**Work instructions:**
Quote all of the entries word for word.

**Task material:**
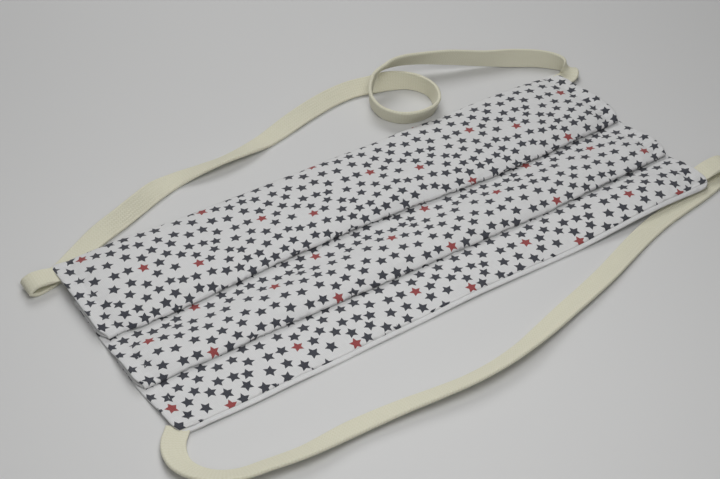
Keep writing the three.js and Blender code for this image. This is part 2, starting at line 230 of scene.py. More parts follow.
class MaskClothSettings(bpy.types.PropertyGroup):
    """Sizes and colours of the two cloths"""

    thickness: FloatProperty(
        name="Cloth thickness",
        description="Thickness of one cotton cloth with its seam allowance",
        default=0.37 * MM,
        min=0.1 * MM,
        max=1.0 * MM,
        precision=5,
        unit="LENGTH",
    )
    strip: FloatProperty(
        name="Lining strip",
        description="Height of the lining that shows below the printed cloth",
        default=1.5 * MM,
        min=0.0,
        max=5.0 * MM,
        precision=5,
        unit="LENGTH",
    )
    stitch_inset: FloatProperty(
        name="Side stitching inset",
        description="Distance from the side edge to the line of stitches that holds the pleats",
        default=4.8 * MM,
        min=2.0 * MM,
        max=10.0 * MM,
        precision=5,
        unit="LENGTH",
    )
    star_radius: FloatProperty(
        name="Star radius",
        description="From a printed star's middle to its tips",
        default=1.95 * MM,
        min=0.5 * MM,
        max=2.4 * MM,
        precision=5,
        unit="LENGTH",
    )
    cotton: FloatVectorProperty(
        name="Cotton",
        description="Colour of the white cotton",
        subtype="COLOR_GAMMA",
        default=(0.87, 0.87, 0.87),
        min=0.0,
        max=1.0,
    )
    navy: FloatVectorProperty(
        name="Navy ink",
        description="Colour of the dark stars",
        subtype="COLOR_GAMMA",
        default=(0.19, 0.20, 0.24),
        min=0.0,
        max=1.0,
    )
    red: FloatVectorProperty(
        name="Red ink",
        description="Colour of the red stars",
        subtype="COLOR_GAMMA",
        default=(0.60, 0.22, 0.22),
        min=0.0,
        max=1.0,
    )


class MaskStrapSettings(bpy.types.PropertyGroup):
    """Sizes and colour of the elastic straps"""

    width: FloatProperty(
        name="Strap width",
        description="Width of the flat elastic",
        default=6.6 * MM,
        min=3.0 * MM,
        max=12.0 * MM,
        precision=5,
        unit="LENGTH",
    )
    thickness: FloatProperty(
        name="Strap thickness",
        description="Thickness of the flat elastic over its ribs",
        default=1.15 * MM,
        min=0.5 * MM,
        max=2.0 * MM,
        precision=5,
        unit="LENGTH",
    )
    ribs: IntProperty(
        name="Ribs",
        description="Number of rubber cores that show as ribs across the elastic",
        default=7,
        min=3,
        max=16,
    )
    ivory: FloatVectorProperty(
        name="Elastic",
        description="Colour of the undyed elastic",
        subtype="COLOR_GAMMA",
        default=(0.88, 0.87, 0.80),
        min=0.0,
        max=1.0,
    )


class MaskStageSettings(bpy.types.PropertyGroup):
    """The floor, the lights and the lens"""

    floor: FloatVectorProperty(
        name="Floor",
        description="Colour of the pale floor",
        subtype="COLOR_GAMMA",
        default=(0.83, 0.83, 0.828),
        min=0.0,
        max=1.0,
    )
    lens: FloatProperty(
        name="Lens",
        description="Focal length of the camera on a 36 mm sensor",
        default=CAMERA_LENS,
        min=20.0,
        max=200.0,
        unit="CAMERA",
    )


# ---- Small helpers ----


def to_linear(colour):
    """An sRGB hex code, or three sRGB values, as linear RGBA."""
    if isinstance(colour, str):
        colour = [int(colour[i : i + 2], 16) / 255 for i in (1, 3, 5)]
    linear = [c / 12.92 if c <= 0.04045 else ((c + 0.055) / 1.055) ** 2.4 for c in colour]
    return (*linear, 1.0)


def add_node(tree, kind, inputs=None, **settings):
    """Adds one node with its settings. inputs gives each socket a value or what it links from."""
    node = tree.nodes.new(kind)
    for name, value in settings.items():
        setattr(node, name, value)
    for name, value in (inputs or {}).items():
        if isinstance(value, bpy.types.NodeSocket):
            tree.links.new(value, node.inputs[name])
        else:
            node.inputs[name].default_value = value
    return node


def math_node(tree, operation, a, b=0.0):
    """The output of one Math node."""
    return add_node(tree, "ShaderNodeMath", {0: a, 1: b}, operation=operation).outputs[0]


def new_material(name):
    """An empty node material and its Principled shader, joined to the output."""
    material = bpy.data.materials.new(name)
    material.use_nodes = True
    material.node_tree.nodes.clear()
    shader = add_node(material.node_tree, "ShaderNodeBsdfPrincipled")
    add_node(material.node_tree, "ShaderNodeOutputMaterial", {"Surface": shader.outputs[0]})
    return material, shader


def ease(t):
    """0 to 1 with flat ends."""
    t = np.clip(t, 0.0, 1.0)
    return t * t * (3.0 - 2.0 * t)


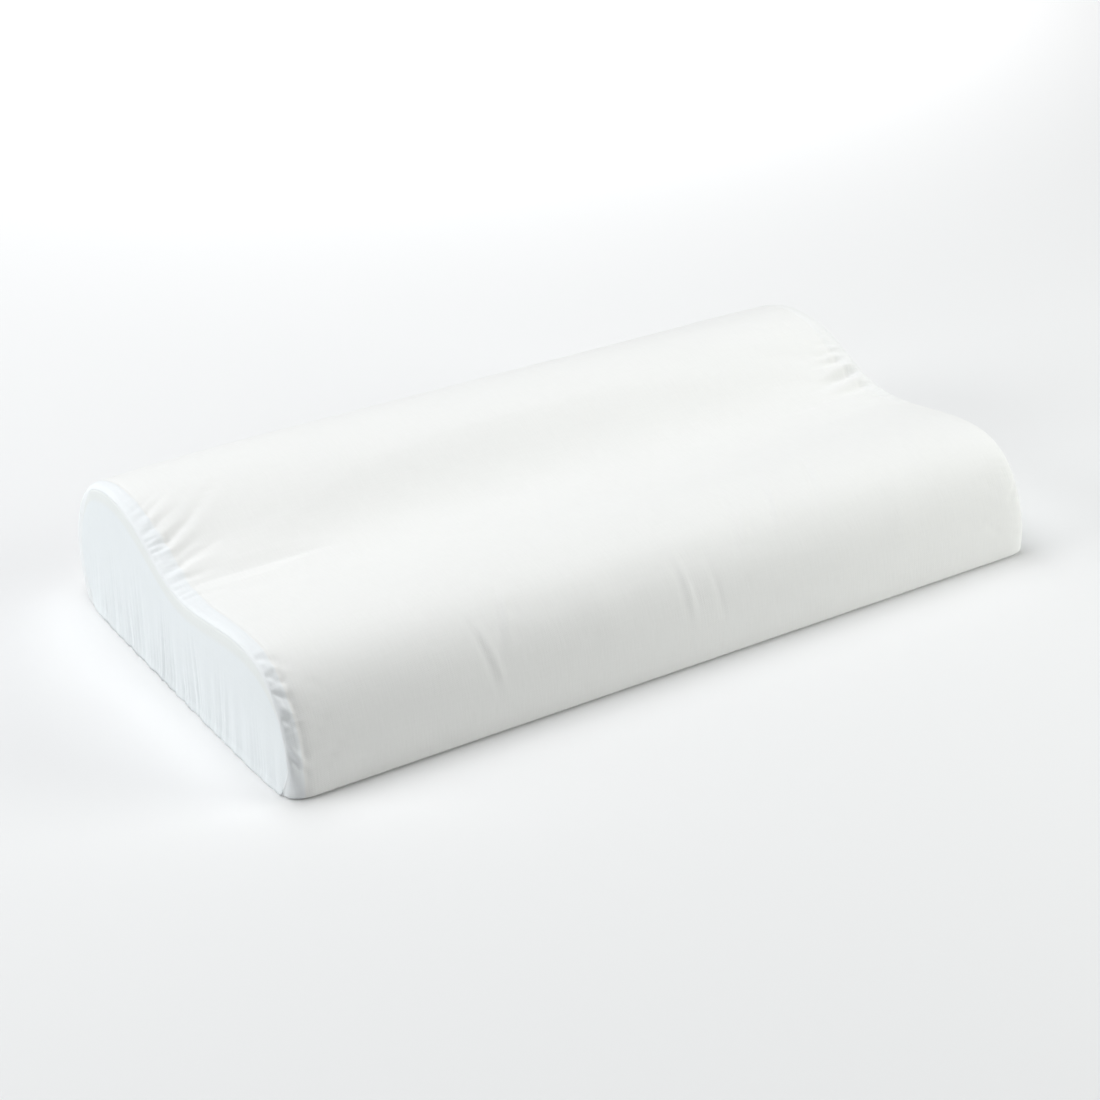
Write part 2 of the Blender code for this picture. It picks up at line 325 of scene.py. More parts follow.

**Solution to this exercise:**
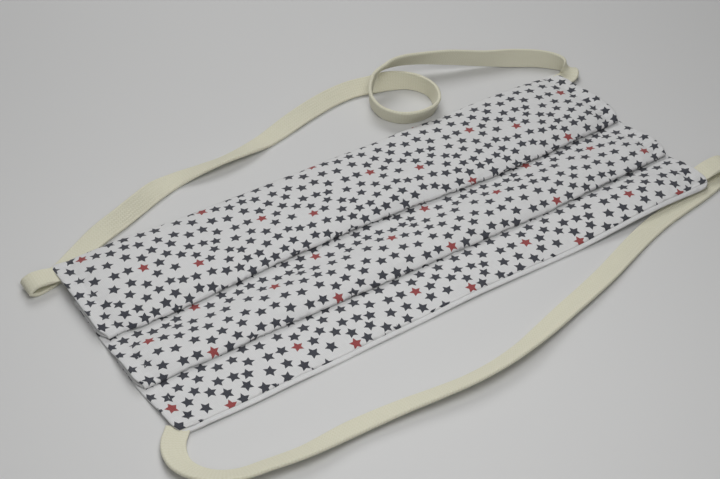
Keep writing the three.js and Blender code for this image. This is part 2, starting at line 230 of scene.py. More parts follow.
class MaskClothSettings(bpy.types.PropertyGroup):
    """Sizes and colours of the two cloths"""

    thickness: FloatProperty(
        name="Cloth thickness",
        description="Thickness of one cotton cloth with its seam allowance",
        default=0.37 * MM,
        min=0.1 * MM,
        max=1.0 * MM,
        precision=5,
        unit="LENGTH",
    )
    strip: FloatProperty(
        name="Lining strip",
        description="Height of the lining that shows below the printed cloth",
        default=1.5 * MM,
        min=0.0,
        max=5.0 * MM,
        precision=5,
        unit="LENGTH",
    )
    stitch_inset: FloatProperty(
        name="Side stitching inset",
        description="Distance from the side edge to the line of stitches that holds the pleats",
        default=4.8 * MM,
        min=2.0 * MM,
        max=10.0 * MM,
        precision=5,
        unit="LENGTH",
    )
    star_radius: FloatProperty(
        name="Star radius",
        description="From a printed star's middle to its tips",
        default=1.95 * MM,
        min=0.5 * MM,
        max=2.4 * MM,
        precision=5,
        unit="LENGTH",
    )
    cotton: FloatVectorProperty(
        name="Cotton",
        description="Colour of the white cotton",
        subtype="COLOR_GAMMA",
        default=(0.87, 0.87, 0.87),
        min=0.0,
        max=1.0,
    )
    navy: FloatVectorProperty(
        name="Navy ink",
        description="Colour of the dark stars",
        subtype="COLOR_GAMMA",
        default=(0.19, 0.20, 0.24),
        min=0.0,
        max=1.0,
    )
    red: FloatVectorProperty(
        name="Red ink",
        description="Colour of the red stars",
        subtype="COLOR_GAMMA",
        default=(0.60, 0.22, 0.22),
        min=0.0,
        max=1.0,
    )


class MaskStrapSettings(bpy.types.PropertyGroup):
    """Sizes and colour of the elastic straps"""

    width: FloatProperty(
        name="Strap width",
        description="Width of the flat elastic",
        default=6.6 * MM,
        min=3.0 * MM,
        max=12.0 * MM,
        precision=5,
        unit="LENGTH",
    )
    thickness: FloatProperty(
        name="Strap thickness",
        description="Thickness of the flat elastic over its ribs",
        default=1.15 * MM,
        min=0.5 * MM,
        max=2.0 * MM,
        precision=5,
        unit="LENGTH",
    )
    ribs: IntProperty(
        name="Ribs",
        description="Number of rubber cores that show as ribs across the elastic",
        default=7,
        min=3,
        max=16,
    )
    ivory: FloatVectorProperty(
        name="Elastic",
        description="Colour of the undyed elastic",
        subtype="COLOR_GAMMA",
        default=(0.88, 0.87, 0.80),
        min=0.0,
        max=1.0,
    )


class MaskStageSettings(bpy.types.PropertyGroup):
    """The floor, the lights and the lens"""

    floor: FloatVectorProperty(
        name="Floor",
        description="Colour of the pale floor",
        subtype="COLOR_GAMMA",
        default=(0.83, 0.83, 0.828),
        min=0.0,
        max=1.0,
    )
    lens: FloatProperty(
        name="Lens",
        description="Focal length of the camera on a 36 mm sensor",
        default=CAMERA_LENS,
        min=20.0,
        max=200.0,
        unit="CAMERA",
    )


# ---- Small helpers ----


def to_linear(colour):
    """An sRGB hex code, or three sRGB values, as linear RGBA."""
    if isinstance(colour, str):
        colour = [int(colour[i : i + 2], 16) / 255 for i in (1, 3, 5)]
    linear = [c / 12.92 if c <= 0.04045 else ((c + 0.055) / 1.055) ** 2.4 for c in colour]
    return (*linear, 1.0)


def add_node(tree, kind, inputs=None, **settings):
    """Adds one node with its settings. inputs gives each socket a value or what it links from."""
    node = tree.nodes.new(kind)
    for name, value in settings.items():
        setattr(node, name, value)
    for name, value in (inputs or {}).items():
        if isinstance(value, bpy.types.NodeSocket):
            tree.links.new(value, node.inputs[name])
        else:
            node.inputs[name].default_value = value
    return node


def math_node(tree, operation, a, b=0.0):
    """The output of one Math node."""
    return add_node(tree, "ShaderNodeMath", {0: a, 1: b}, operation=operation).outputs[0]


def new_material(name):
    """An empty node material and its Principled shader, joined to the output."""
    material = bpy.data.materials.new(name)
    material.use_nodes = True
    material.node_tree.nodes.clear()
    shader = add_node(material.node_tree, "ShaderNodeBsdfPrincipled")
    add_node(material.node_tree, "ShaderNodeOutputMaterial", {"Surface": shader.outputs[0]})
    return material, shader


def ease(t):
    """0 to 1 with flat ends."""
    t = np.clip(t, 0.0, 1.0)
    return t * t * (3.0 - 2.0 * t)


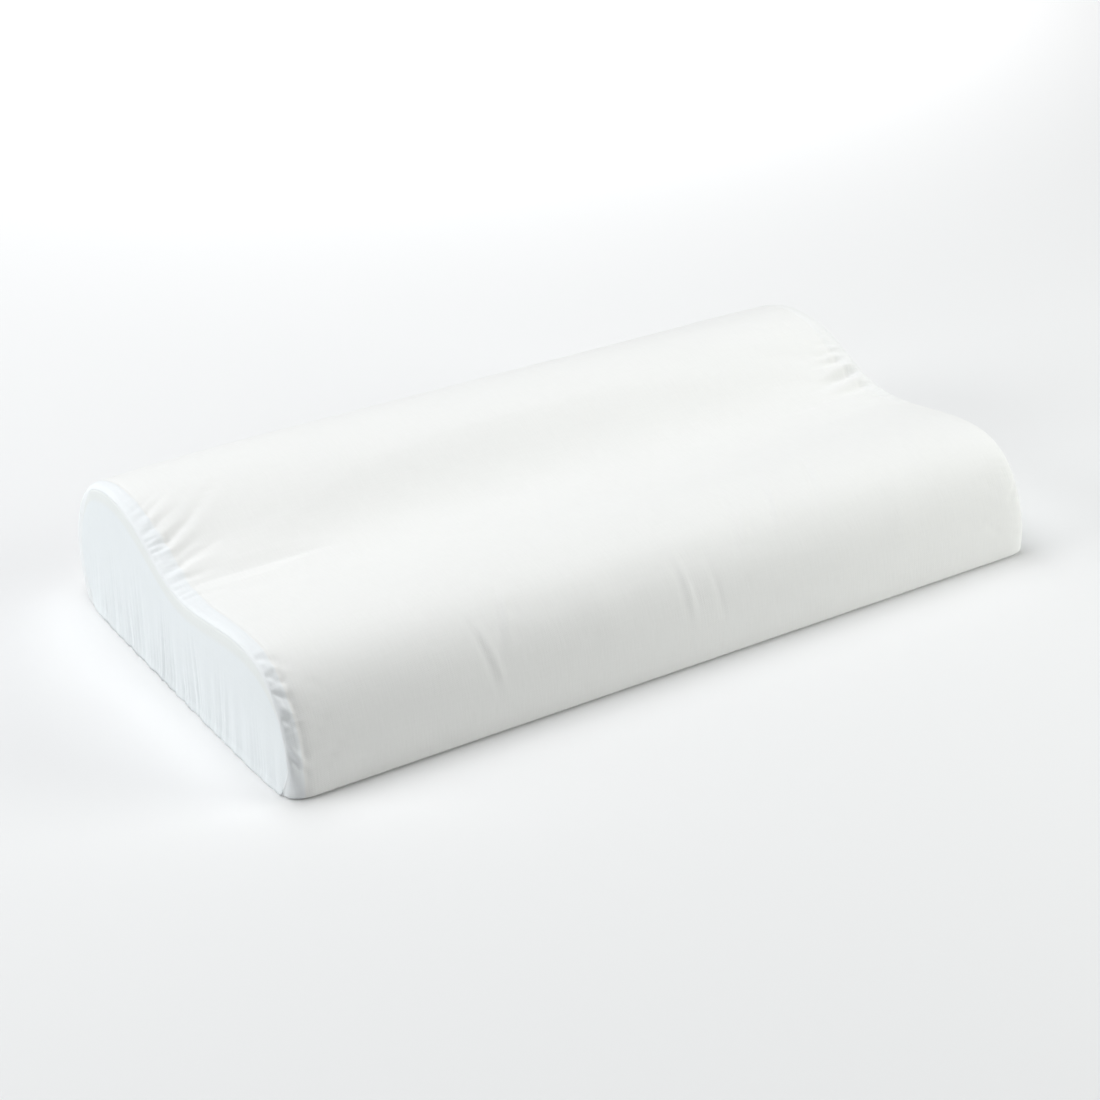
Write part 2 of the Blender code for this picture. It picks up at line 325 of scene.py. More parts follow.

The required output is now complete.